Short task: The listing must be reproduced in full, exactly as it stands.
##### Data extract #####
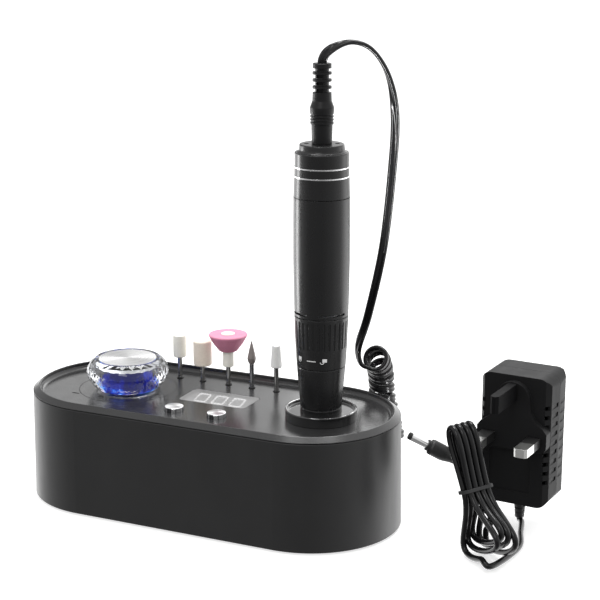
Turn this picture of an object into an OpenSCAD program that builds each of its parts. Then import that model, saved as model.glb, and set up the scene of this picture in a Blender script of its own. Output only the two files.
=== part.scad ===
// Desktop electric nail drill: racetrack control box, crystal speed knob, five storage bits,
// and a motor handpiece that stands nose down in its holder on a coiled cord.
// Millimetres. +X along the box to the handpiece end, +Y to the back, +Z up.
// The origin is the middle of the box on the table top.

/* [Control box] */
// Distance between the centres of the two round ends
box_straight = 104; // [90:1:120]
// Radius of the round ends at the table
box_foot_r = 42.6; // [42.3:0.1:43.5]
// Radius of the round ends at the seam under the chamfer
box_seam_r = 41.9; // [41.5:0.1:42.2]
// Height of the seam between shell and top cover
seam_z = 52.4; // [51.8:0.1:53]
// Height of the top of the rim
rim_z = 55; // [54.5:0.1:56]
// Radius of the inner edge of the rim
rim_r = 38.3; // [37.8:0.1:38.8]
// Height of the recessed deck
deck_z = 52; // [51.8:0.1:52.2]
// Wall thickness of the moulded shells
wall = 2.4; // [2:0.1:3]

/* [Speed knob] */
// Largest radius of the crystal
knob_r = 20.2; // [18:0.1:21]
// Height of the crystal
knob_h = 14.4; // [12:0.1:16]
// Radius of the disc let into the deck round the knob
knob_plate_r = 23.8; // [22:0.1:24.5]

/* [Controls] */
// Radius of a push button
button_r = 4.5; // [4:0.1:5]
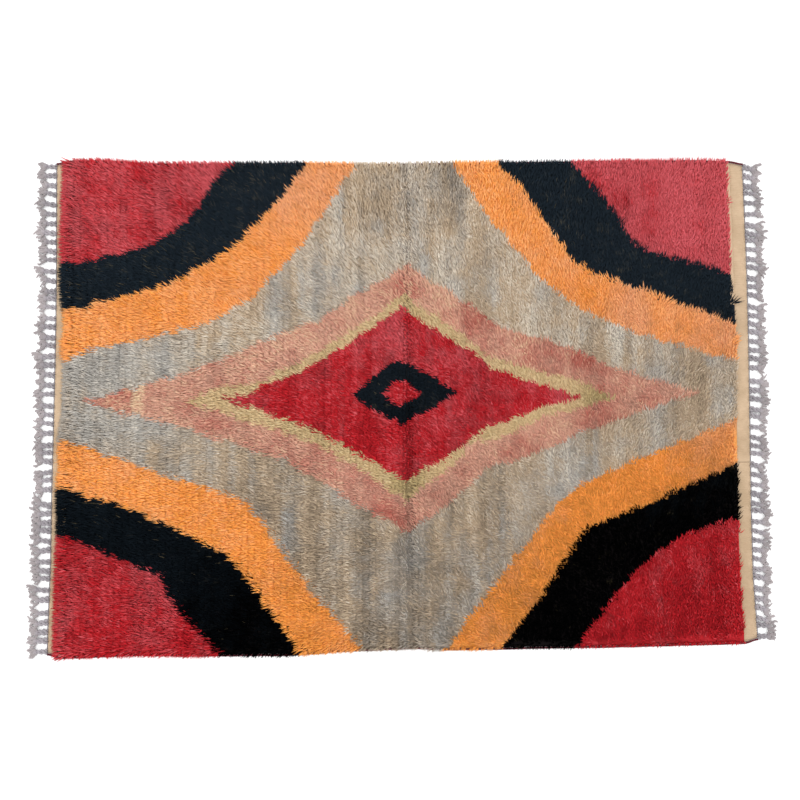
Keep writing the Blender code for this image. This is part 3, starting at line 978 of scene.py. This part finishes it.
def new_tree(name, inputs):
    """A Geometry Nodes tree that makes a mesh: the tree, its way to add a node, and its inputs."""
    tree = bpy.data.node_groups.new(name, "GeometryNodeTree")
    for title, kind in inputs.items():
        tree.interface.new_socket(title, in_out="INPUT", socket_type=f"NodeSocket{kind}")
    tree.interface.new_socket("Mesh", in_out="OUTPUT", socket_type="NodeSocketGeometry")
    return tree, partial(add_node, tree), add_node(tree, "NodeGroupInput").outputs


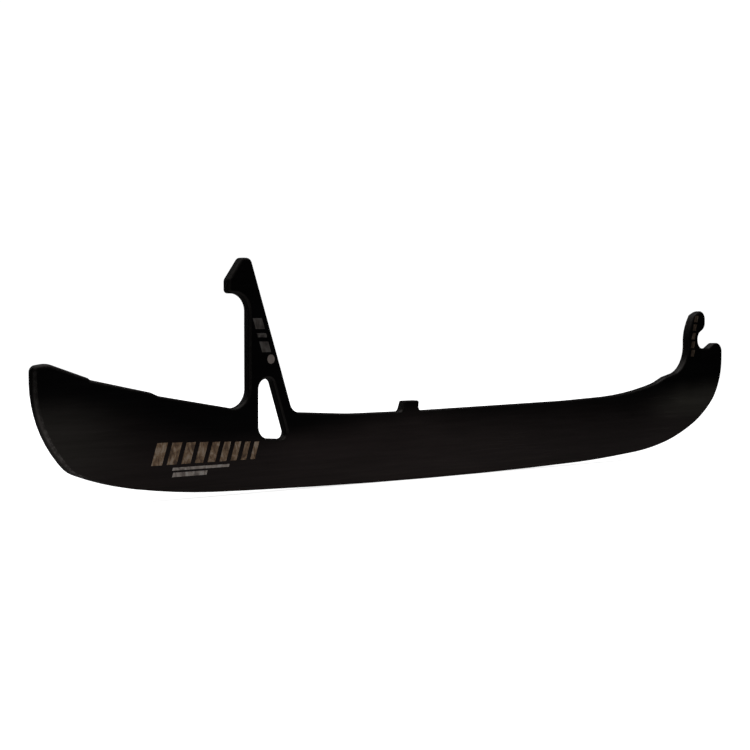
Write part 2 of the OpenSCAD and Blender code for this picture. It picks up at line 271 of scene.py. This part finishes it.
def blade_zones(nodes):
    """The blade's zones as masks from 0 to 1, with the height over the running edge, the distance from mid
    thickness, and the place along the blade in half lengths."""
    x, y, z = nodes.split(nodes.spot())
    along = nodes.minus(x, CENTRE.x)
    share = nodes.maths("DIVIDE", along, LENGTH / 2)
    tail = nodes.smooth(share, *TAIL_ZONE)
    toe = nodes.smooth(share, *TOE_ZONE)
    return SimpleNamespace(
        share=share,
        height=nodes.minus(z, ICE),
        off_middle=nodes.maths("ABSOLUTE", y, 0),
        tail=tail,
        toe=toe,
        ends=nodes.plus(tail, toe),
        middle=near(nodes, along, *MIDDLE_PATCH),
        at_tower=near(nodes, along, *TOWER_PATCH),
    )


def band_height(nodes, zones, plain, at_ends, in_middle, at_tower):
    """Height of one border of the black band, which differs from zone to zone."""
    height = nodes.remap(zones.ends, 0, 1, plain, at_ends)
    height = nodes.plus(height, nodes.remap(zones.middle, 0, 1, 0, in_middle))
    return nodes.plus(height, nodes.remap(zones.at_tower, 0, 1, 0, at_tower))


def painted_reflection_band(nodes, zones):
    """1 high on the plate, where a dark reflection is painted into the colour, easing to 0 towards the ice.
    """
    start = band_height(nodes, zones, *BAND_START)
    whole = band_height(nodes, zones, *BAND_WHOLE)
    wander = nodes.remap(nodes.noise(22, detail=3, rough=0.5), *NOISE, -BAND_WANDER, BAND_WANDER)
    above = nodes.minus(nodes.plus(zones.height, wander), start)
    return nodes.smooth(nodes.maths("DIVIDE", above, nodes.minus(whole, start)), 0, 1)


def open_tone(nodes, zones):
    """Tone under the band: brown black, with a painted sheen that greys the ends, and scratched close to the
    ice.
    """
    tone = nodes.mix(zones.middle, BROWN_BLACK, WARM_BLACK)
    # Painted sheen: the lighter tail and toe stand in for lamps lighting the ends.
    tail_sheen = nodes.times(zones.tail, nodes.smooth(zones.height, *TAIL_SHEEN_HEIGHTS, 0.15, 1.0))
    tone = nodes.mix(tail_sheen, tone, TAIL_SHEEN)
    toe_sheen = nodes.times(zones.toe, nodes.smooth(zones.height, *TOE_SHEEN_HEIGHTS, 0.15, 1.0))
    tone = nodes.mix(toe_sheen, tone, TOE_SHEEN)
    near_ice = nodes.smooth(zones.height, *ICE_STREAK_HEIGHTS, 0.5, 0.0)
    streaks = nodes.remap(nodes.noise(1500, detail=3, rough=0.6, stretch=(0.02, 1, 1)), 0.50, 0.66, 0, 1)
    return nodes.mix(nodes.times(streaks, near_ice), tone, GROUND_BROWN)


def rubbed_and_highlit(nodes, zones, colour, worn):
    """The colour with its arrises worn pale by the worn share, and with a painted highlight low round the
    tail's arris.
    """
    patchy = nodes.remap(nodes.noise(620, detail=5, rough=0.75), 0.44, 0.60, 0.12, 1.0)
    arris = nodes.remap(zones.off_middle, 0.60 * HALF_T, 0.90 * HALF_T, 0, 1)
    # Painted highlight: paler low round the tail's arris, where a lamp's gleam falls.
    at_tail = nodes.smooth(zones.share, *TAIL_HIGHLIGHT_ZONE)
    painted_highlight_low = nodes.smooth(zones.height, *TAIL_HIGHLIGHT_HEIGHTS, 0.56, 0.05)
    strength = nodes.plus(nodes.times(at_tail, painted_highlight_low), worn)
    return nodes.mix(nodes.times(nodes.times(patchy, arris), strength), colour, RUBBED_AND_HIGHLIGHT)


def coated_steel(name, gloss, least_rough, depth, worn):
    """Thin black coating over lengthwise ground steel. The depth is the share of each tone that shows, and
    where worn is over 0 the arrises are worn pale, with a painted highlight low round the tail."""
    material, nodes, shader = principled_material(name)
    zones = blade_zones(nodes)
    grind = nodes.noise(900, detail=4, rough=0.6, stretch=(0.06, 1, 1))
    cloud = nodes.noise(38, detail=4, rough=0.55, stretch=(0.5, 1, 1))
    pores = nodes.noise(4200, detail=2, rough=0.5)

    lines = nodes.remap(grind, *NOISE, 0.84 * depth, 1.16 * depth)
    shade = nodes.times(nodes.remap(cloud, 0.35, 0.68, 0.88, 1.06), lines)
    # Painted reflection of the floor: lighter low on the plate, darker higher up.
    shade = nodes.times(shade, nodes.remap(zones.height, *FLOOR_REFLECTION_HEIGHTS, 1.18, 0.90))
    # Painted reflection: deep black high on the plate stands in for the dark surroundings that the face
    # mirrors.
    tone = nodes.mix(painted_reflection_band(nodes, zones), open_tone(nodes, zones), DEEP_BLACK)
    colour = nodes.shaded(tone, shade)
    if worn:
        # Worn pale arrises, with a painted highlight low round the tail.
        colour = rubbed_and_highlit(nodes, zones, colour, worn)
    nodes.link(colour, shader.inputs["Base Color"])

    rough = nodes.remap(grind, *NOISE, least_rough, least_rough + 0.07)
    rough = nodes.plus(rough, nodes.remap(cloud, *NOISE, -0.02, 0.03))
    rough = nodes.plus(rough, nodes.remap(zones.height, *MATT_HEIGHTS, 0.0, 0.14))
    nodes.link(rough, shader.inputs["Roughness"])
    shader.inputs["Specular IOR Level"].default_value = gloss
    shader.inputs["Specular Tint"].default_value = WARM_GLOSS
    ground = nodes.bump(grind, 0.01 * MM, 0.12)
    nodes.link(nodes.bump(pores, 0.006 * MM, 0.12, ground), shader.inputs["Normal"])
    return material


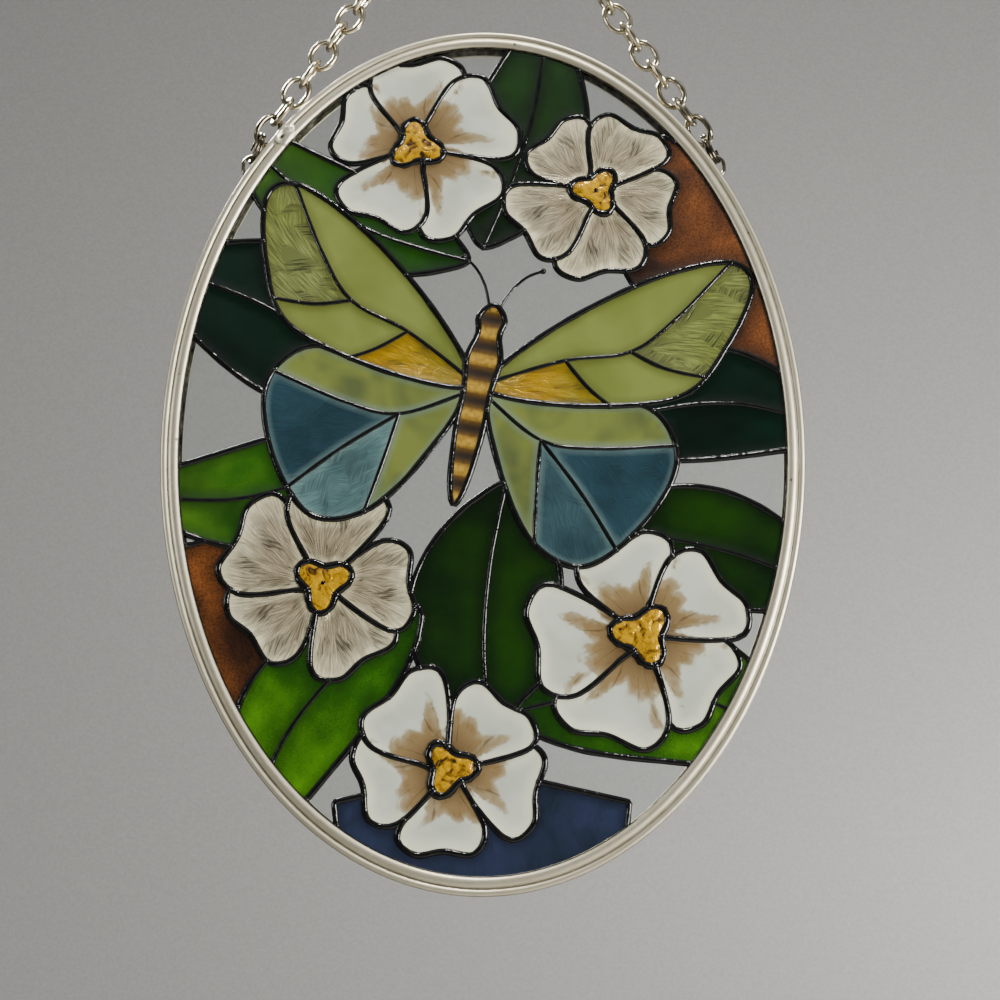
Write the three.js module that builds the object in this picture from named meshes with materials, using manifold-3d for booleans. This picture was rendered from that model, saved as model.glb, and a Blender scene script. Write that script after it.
#####
Answer in full:
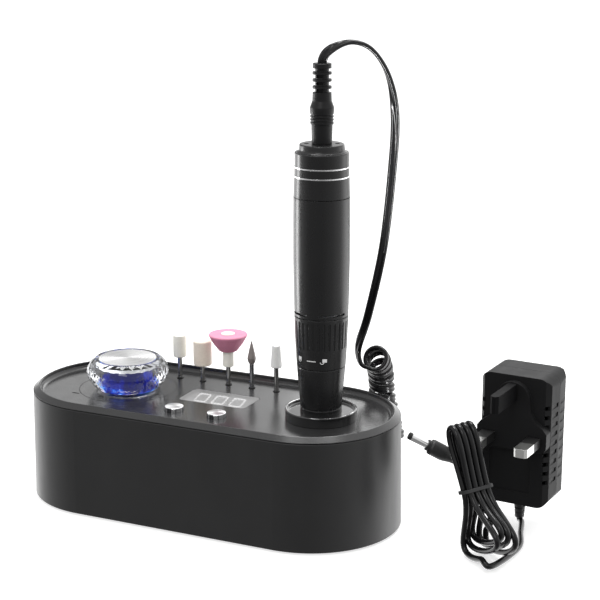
Turn this picture of an object into an OpenSCAD program that builds each of its parts. Then import that model, saved as model.glb, and set up the scene of this picture in a Blender script of its own. Output only the two files.
=== part.scad ===
// Desktop electric nail drill: racetrack control box, crystal speed knob, five storage bits,
// and a motor handpiece that stands nose down in its holder on a coiled cord.
// Millimetres. +X along the box to the handpiece end, +Y to the back, +Z up.
// The origin is the middle of the box on the table top.

/* [Control box] */
// Distance between the centres of the two round ends
box_straight = 104; // [90:1:120]
// Radius of the round ends at the table
box_foot_r = 42.6; // [42.3:0.1:43.5]
// Radius of the round ends at the seam under the chamfer
box_seam_r = 41.9; // [41.5:0.1:42.2]
// Height of the seam between shell and top cover
seam_z = 52.4; // [51.8:0.1:53]
// Height of the top of the rim
rim_z = 55; // [54.5:0.1:56]
// Radius of the inner edge of the rim
rim_r = 38.3; // [37.8:0.1:38.8]
// Height of the recessed deck
deck_z = 52; // [51.8:0.1:52.2]
// Wall thickness of the moulded shells
wall = 2.4; // [2:0.1:3]

/* [Speed knob] */
// Largest radius of the crystal
knob_r = 20.2; // [18:0.1:21]
// Height of the crystal
knob_h = 14.4; // [12:0.1:16]
// Radius of the disc let into the deck round the knob
knob_plate_r = 23.8; // [22:0.1:24.5]

/* [Controls] */
// Radius of a push button
button_r = 4.5; // [4:0.1:5]
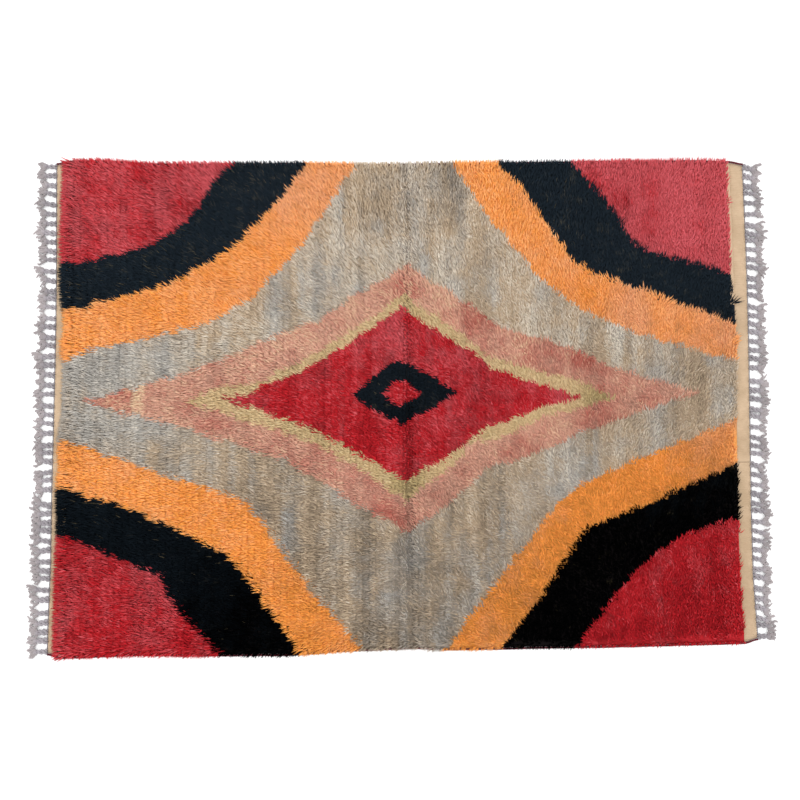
Keep writing the Blender code for this image. This is part 3, starting at line 978 of scene.py. This part finishes it.
def new_tree(name, inputs):
    """A Geometry Nodes tree that makes a mesh: the tree, its way to add a node, and its inputs."""
    tree = bpy.data.node_groups.new(name, "GeometryNodeTree")
    for title, kind in inputs.items():
        tree.interface.new_socket(title, in_out="INPUT", socket_type=f"NodeSocket{kind}")
    tree.interface.new_socket("Mesh", in_out="OUTPUT", socket_type="NodeSocketGeometry")
    return tree, partial(add_node, tree), add_node(tree, "NodeGroupInput").outputs


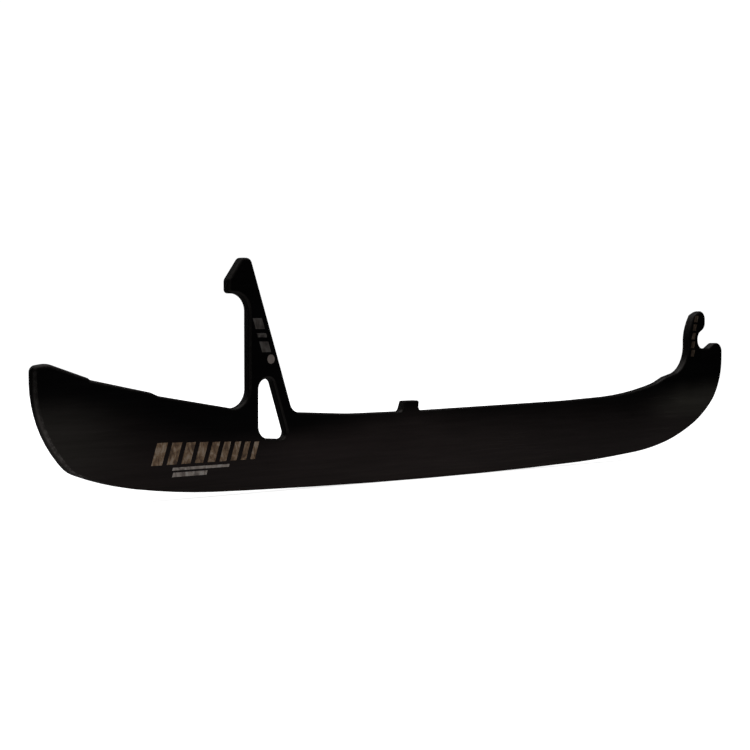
Write part 2 of the OpenSCAD and Blender code for this picture. It picks up at line 271 of scene.py. This part finishes it.
def blade_zones(nodes):
    """The blade's zones as masks from 0 to 1, with the height over the running edge, the distance from mid
    thickness, and the place along the blade in half lengths."""
    x, y, z = nodes.split(nodes.spot())
    along = nodes.minus(x, CENTRE.x)
    share = nodes.maths("DIVIDE", along, LENGTH / 2)
    tail = nodes.smooth(share, *TAIL_ZONE)
    toe = nodes.smooth(share, *TOE_ZONE)
    return SimpleNamespace(
        share=share,
        height=nodes.minus(z, ICE),
        off_middle=nodes.maths("ABSOLUTE", y, 0),
        tail=tail,
        toe=toe,
        ends=nodes.plus(tail, toe),
        middle=near(nodes, along, *MIDDLE_PATCH),
        at_tower=near(nodes, along, *TOWER_PATCH),
    )


def band_height(nodes, zones, plain, at_ends, in_middle, at_tower):
    """Height of one border of the black band, which differs from zone to zone."""
    height = nodes.remap(zones.ends, 0, 1, plain, at_ends)
    height = nodes.plus(height, nodes.remap(zones.middle, 0, 1, 0, in_middle))
    return nodes.plus(height, nodes.remap(zones.at_tower, 0, 1, 0, at_tower))


def painted_reflection_band(nodes, zones):
    """1 high on the plate, where a dark reflection is painted into the colour, easing to 0 towards the ice.
    """
    start = band_height(nodes, zones, *BAND_START)
    whole = band_height(nodes, zones, *BAND_WHOLE)
    wander = nodes.remap(nodes.noise(22, detail=3, rough=0.5), *NOISE, -BAND_WANDER, BAND_WANDER)
    above = nodes.minus(nodes.plus(zones.height, wander), start)
    return nodes.smooth(nodes.maths("DIVIDE", above, nodes.minus(whole, start)), 0, 1)


def open_tone(nodes, zones):
    """Tone under the band: brown black, with a painted sheen that greys the ends, and scratched close to the
    ice.
    """
    tone = nodes.mix(zones.middle, BROWN_BLACK, WARM_BLACK)
    # Painted sheen: the lighter tail and toe stand in for lamps lighting the ends.
    tail_sheen = nodes.times(zones.tail, nodes.smooth(zones.height, *TAIL_SHEEN_HEIGHTS, 0.15, 1.0))
    tone = nodes.mix(tail_sheen, tone, TAIL_SHEEN)
    toe_sheen = nodes.times(zones.toe, nodes.smooth(zones.height, *TOE_SHEEN_HEIGHTS, 0.15, 1.0))
    tone = nodes.mix(toe_sheen, tone, TOE_SHEEN)
    near_ice = nodes.smooth(zones.height, *ICE_STREAK_HEIGHTS, 0.5, 0.0)
    streaks = nodes.remap(nodes.noise(1500, detail=3, rough=0.6, stretch=(0.02, 1, 1)), 0.50, 0.66, 0, 1)
    return nodes.mix(nodes.times(streaks, near_ice), tone, GROUND_BROWN)


def rubbed_and_highlit(nodes, zones, colour, worn):
    """The colour with its arrises worn pale by the worn share, and with a painted highlight low round the
    tail's arris.
    """
    patchy = nodes.remap(nodes.noise(620, detail=5, rough=0.75), 0.44, 0.60, 0.12, 1.0)
    arris = nodes.remap(zones.off_middle, 0.60 * HALF_T, 0.90 * HALF_T, 0, 1)
    # Painted highlight: paler low round the tail's arris, where a lamp's gleam falls.
    at_tail = nodes.smooth(zones.share, *TAIL_HIGHLIGHT_ZONE)
    painted_highlight_low = nodes.smooth(zones.height, *TAIL_HIGHLIGHT_HEIGHTS, 0.56, 0.05)
    strength = nodes.plus(nodes.times(at_tail, painted_highlight_low), worn)
    return nodes.mix(nodes.times(nodes.times(patchy, arris), strength), colour, RUBBED_AND_HIGHLIGHT)


def coated_steel(name, gloss, least_rough, depth, worn):
    """Thin black coating over lengthwise ground steel. The depth is the share of each tone that shows, and
    where worn is over 0 the arrises are worn pale, with a painted highlight low round the tail."""
    material, nodes, shader = principled_material(name)
    zones = blade_zones(nodes)
    grind = nodes.noise(900, detail=4, rough=0.6, stretch=(0.06, 1, 1))
    cloud = nodes.noise(38, detail=4, rough=0.55, stretch=(0.5, 1, 1))
    pores = nodes.noise(4200, detail=2, rough=0.5)

    lines = nodes.remap(grind, *NOISE, 0.84 * depth, 1.16 * depth)
    shade = nodes.times(nodes.remap(cloud, 0.35, 0.68, 0.88, 1.06), lines)
    # Painted reflection of the floor: lighter low on the plate, darker higher up.
    shade = nodes.times(shade, nodes.remap(zones.height, *FLOOR_REFLECTION_HEIGHTS, 1.18, 0.90))
    # Painted reflection: deep black high on the plate stands in for the dark surroundings that the face
    # mirrors.
    tone = nodes.mix(painted_reflection_band(nodes, zones), open_tone(nodes, zones), DEEP_BLACK)
    colour = nodes.shaded(tone, shade)
    if worn:
        # Worn pale arrises, with a painted highlight low round the tail.
        colour = rubbed_and_highlit(nodes, zones, colour, worn)
    nodes.link(colour, shader.inputs["Base Color"])

    rough = nodes.remap(grind, *NOISE, least_rough, least_rough + 0.07)
    rough = nodes.plus(rough, nodes.remap(cloud, *NOISE, -0.02, 0.03))
    rough = nodes.plus(rough, nodes.remap(zones.height, *MATT_HEIGHTS, 0.0, 0.14))
    nodes.link(rough, shader.inputs["Roughness"])
    shader.inputs["Specular IOR Level"].default_value = gloss
    shader.inputs["Specular Tint"].default_value = WARM_GLOSS
    ground = nodes.bump(grind, 0.01 * MM, 0.12)
    nodes.link(nodes.bump(pores, 0.006 * MM, 0.12, ground), shader.inputs["Normal"])
    return material


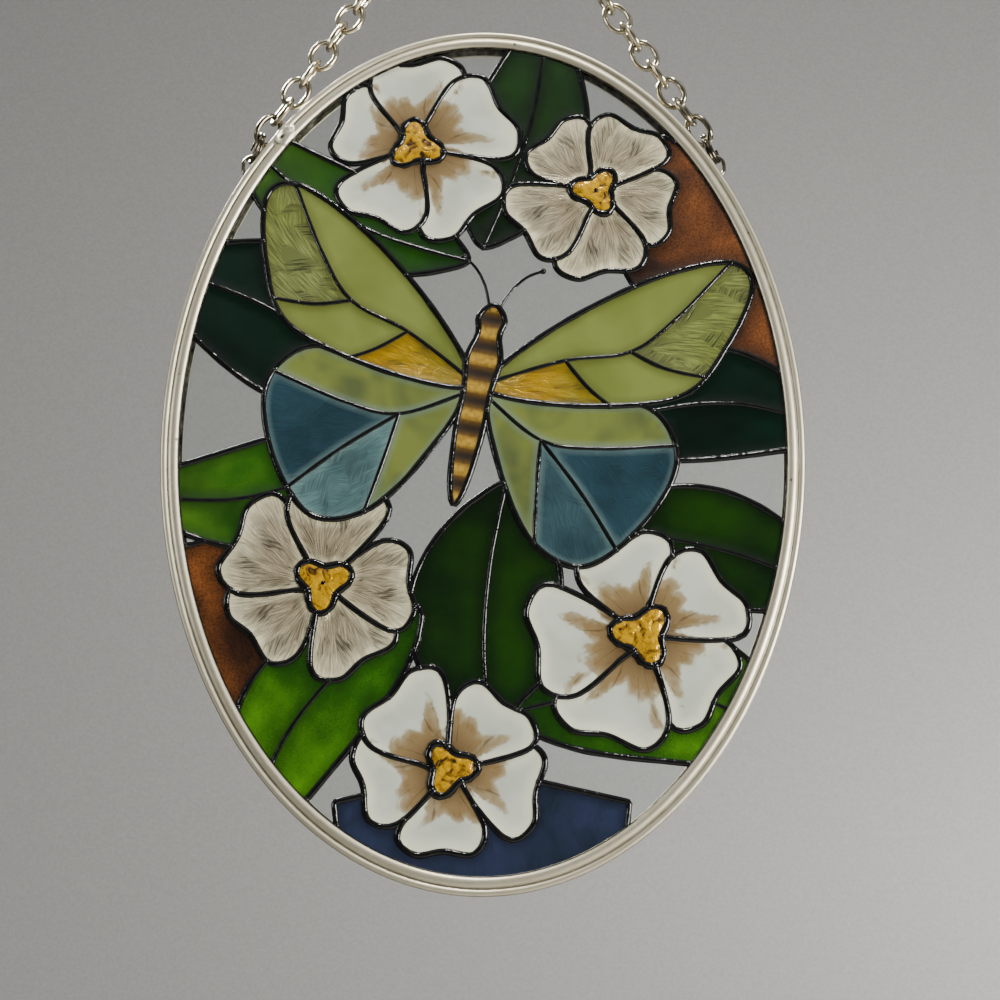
Write the three.js module that builds the object in this picture from named meshes with materials, using manifold-3d for booleans. This picture was rendered from that model, saved as model.glb, and a Blender scene script. Write that script after it.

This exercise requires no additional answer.